Cemeteries and monuments in a dozen villages and municipalities where a few Serbs remain have been damaged. In Vitina, for example, even a monument erected to the fallen soldiers against the Fascists in World War II was destroyed. Footage of the demolition of this monument has appeared on YouTube. The footage shows that the event was followed by an applause from many who were present, among whom there were also members of the Kosovo police. Earlier, in the Serbian village of Gorazdevac, in Metohija, a monument to the victims of the NATO bombing and to Serbian children swimming in the river who were killed in an ambush in 2003 by rounds of automatic rifle fire has been vandalized. A monument in the cemetery of the village of Prilužje was also blown up, and the crosses on the grave markers set on fire.

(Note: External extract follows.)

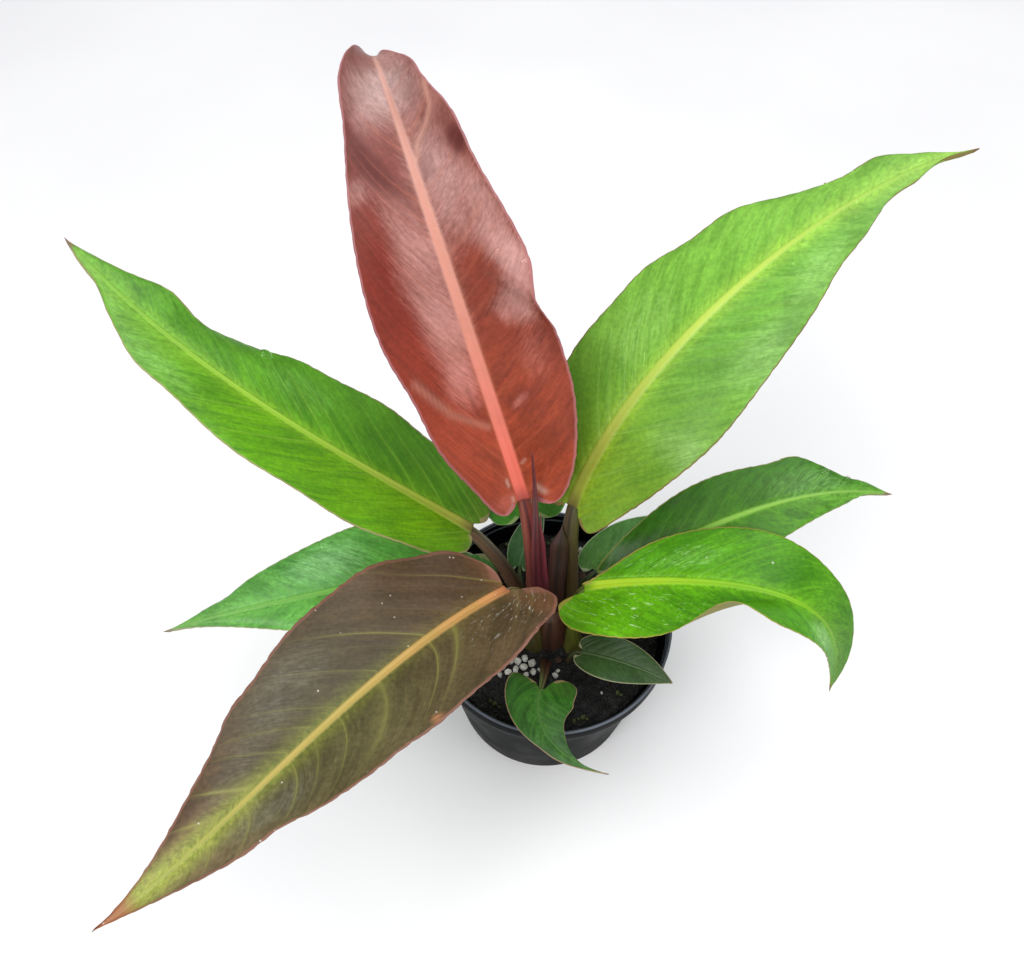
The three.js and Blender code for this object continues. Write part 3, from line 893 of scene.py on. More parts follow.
@dataclass(frozen=True)
class Patch:
    """A soft patch on a blade, in shares along it and across it (left is negative)."""

    along: float
    across: float
    length: float
    width: float
    strength: float
    lean: float = 0.0

    def mask(self, along: Array, across: Array) -> Array:
        """How strong the patch is at each place."""
        shifted = along - self.along - self.lean * (across - self.across)
        apart = (shifted / self.length) ** 2 + ((across - self.across) / self.width) ** 2
        return self.strength * np.exp(-(apart**1.5))


@dataclass(frozen=True)
class Mark:
    """A strong side vein, as points of share along and millimetres across, and its half width."""

    points: tuple[Pair, ...]
    half: float
    strength: float

    def mask(self, along: Array, across: Array, length: float) -> Array:
        """How strong the vein is at each place.

        Args:
            along: Distances along the midrib.
            across: Distances across it, negative on the left.
            length: The midrib's length.

        Returns:
            The vein's mask.
        """
        nearest = np.full(np.shape(along), np.inf)
        for (a, c), (b, d) in zip(self.points, self.points[1:]):
            start, way = np.array([a * length, c]), np.array([(b - a) * length, d - c])
            share = ((along - start[0]) * way[0] + (across - start[1]) * way[1]) / (way @ way)
            share = np.clip(share, 0, 1)
            apart = np.hypot(along - start[0] - share * way[0], across - start[1] - share * way[1])
            nearest = np.minimum(nearest, apart)
        return self.strength * np.exp(-((nearest / self.half) ** 2))


@dataclass(frozen=True)
class Stalk:
    """A leaf's stalk: its root, the points that it passes, its straight neck and half widths."""

    root: Triple
    way: tuple[Triple, ...]
    neck: float
    wide: Triple
    deep: Triple
    groove: float = 0.16
    flare: float = 0.5


# How fast a lobe, a notch and the dents fade along a blade, and how its grid crowds
LOBE_FADE = 8
NOTCH_FADE = 6
TIP_FADE = 12
ROW_CROWD = 1.6
COLUMN_CROWD = 1.5

# The notch between the lobes and the lobes' round ends, in millimetres and in shares of the blade
NOTCH = 0.9
LOBE_REACH = 0.03

# A blade's thickness at its rib and at its rim, and how far the rim is rounded out, as a share of it
BLADE_THICKNESS = 0.62
RIM_THICKNESS = 0.36
RIM_ROUND = 0.45

# Waves in a blade's length that roughen its margin
JAG_WAVES = (173, 311, 41)

# The rib's half width at the tip, as a share of its half width at the base
RIB_TIP = 0.15

# Height and depth, in millimetres, of the rib's crown and of the groove on each side of it
CROWN_HEIGHT = 0.3
GROOVE_DEPTH = 0.28
GROOVE_HALF = 0.55

# The midrib from which on grooves have their full depth, and a side vein's share of its gap
FULL_MIDRIB = 2.2
VEIN_HALF = 0.2

# Side veins drift off their even places: how far, and how often from the base to the tip
SLOW_DRIFT = (0.22, 1.7)
QUICK_DRIFT = (0.12, 4.1)
STAGGER = 0.42

# Millimetres of the base and of the rib that the margin's line keeps clear of
RIM_CLEAR = 40

# A stalk's head: its reach under the rib, how deep it lies, its width and depth, and how it closes
HEAD_REACH = 3.0
HEAD_SINK = 0.95
HEAD_WIDE = 1.02
HEAD_DEEP = 1.04
HEAD_CAP = 0.35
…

Enclavization of the north

The fate of the Serbs in the south and the north of Kosovo appears different. Despite the integration of south Serbs into Kosovo institutions, they are still linked, however, by the same institutions of the Republic of Serbia, which exist in both the south and in the north of Kosovo, although all parties remain silent about the existence of these institutions south of the Ibar. They are also linked by the continuing trend among south Serbs during the past thirteen years to seek real refuge in the north, buying real estate, investing in private business and sending their children to school. At the same time, more and more Serbs from northern Kosovo have lately turned towards central Serbia, doing the same as their compatriots from the south.

"If this continues, there will be a peaceful integration into the Kosovo system. It will be noted that the Serbs from the north integrated when, in fact, we have been suppressed by everyone, Belgrade, Priština, the Serbs coming from the south who have already integrated themselves into all systems". This is a typical sentence that can be heard more and more often among the embittered citizens of North Mitrovica, as they wait for new rounds of talks on the “parallelism" of institutions, "liaison officers" and the finalization of the implementation of an integrated management of the crossing system.